Mahdi mengingatkan, warga Tengger yang mendiami kawasan TNBTS memiliki budaya yang kental. Jangan sampai proyek kereta gantung mengganggu adat istiadat warga Tengger.
Seperti diketahui, Pemprov Jatim berencana membangun kereta gantung di dua titik, yakni Batu, Malang dan Gunung Bromo. Bahkan, rencana pembangunan kereta gantung itu sudah masuk Perpres 8/2019. Salah satu isinya, estimasi anggaran yang dibutuhkan untuk pembangunan kereta gantung itu sekitar Rp350 miliar.
Rencana pembangunan kereta gantung di kawasan Bromo juga ditolak Penyedia Jasa Layanan Akomodasi dan Tranportasi Wisata (Patra). Patra sudah melayangkan surat terbuka kepada Gubernur Jawa Timur, Khofifah Indar Parawansa, yang isinya menolak proyek kereta gantung.
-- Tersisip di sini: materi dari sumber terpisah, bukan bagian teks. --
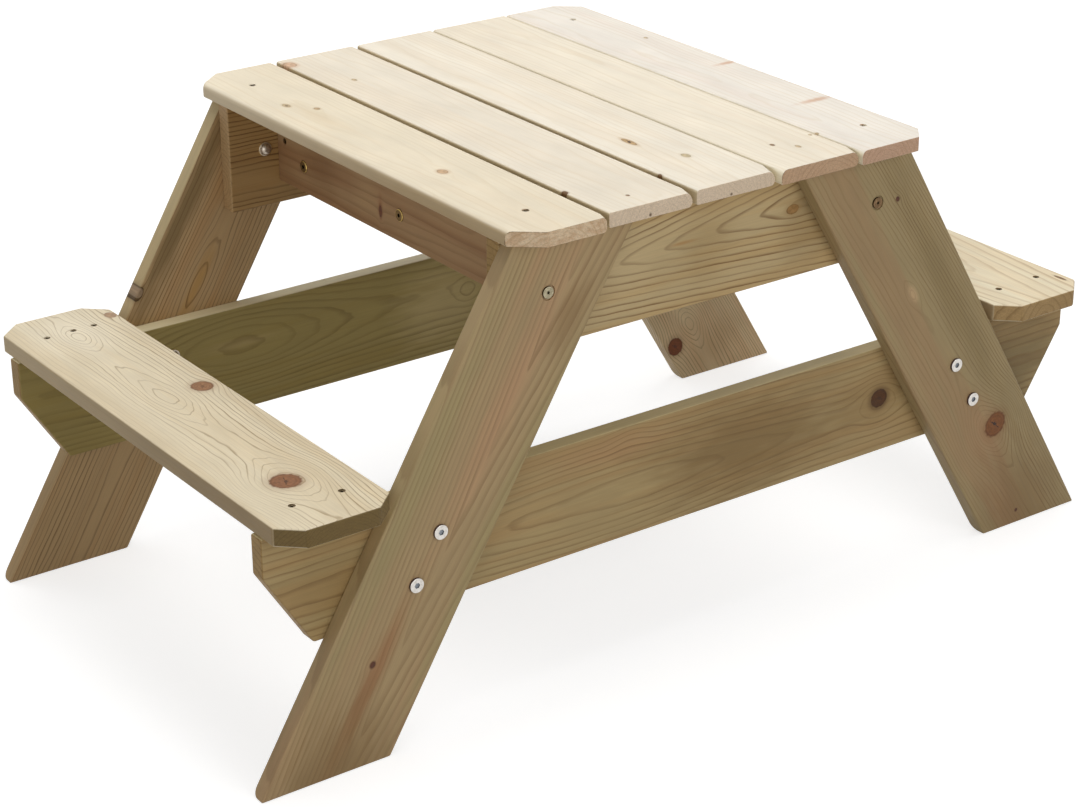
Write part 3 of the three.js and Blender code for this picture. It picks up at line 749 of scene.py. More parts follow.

“Yang jelas, pembangunan kereta gantung pasti akan mengganggu kawasan konservasi dan ekosistem di Taman Nasional Bromo Tengger Semeru,” kata Ketua Patra Sukapura, Moch. Solehan.
Alasan lain, penolakan Patra terkait geliat pelaku jasa wisata di kawasan Bromo. “Kalau kereta gantung diwujudkan, ribuan warga yang akan kehilangan pekerjaan,” katanya.
Terkait anggaran ratusan miliar untuk kereta gantung, menurut Patra, lebih baik untuk penataan dan pengelolaan kawasan wisata.
“Banyak yang harus dilengkapi di Bromo seperti fasilitas air bersih, penambahan toilet umum, hingga tempat ibadah,” ujarnya mencontohkan.
Solehan menilai, proyek kereta gantung terkesan dipaksakan. Apalagi selama ini tidak pernah ada uji publik yang melibatkan masyarakat setempat.
“Uji publik tidak ada, diskusi soal pembangunan ini juga tidak pernah dilakukan, dari tingkat terkecil seperti kecamatan, daerah hingga ke atasnya, nggak ada sama sekali,” tambahnya.
Senada dengan Patra, Perhimpunan Hotel dan Restoran Indonesia (PHRI) Cabang Kabupaten Probolinggo meminta, Bromo tampil dengan wajah naturalnya. Lebih baik alami daripada dijejali teknologi untuk memikat wisatawan.
“Bukannya kami menolak wacana kehadiran kereta gantung di Bromo. Yang harus diperhatikan, wisata Bromo itu identik dengan alam, petualangan, ekologi, konservasi, dan surganya pecinta alam,” kata Ketua PHRI Kabupaten Probolinggo, Digdoyo P. Djamaludin.
Kehadiran kereta gantung, lanjut pemilik Hotel Yoschi’s, justru berdampak negatif dan berpotensi mengurangi fungsi pokok TNBTS yakni, mengacu pada UU 5/1990 tentang Konservasi.
Disinggung soal sarana dan prasarana apa yang perlu dibenahi di Bromo ketimbang proyek kereta gantung, Yoyok mencontohkan, jasa kuda. “Jasa kuda sudah ada di Bromo sejak zaman Belanda, sejak 1912 silam,” katanya.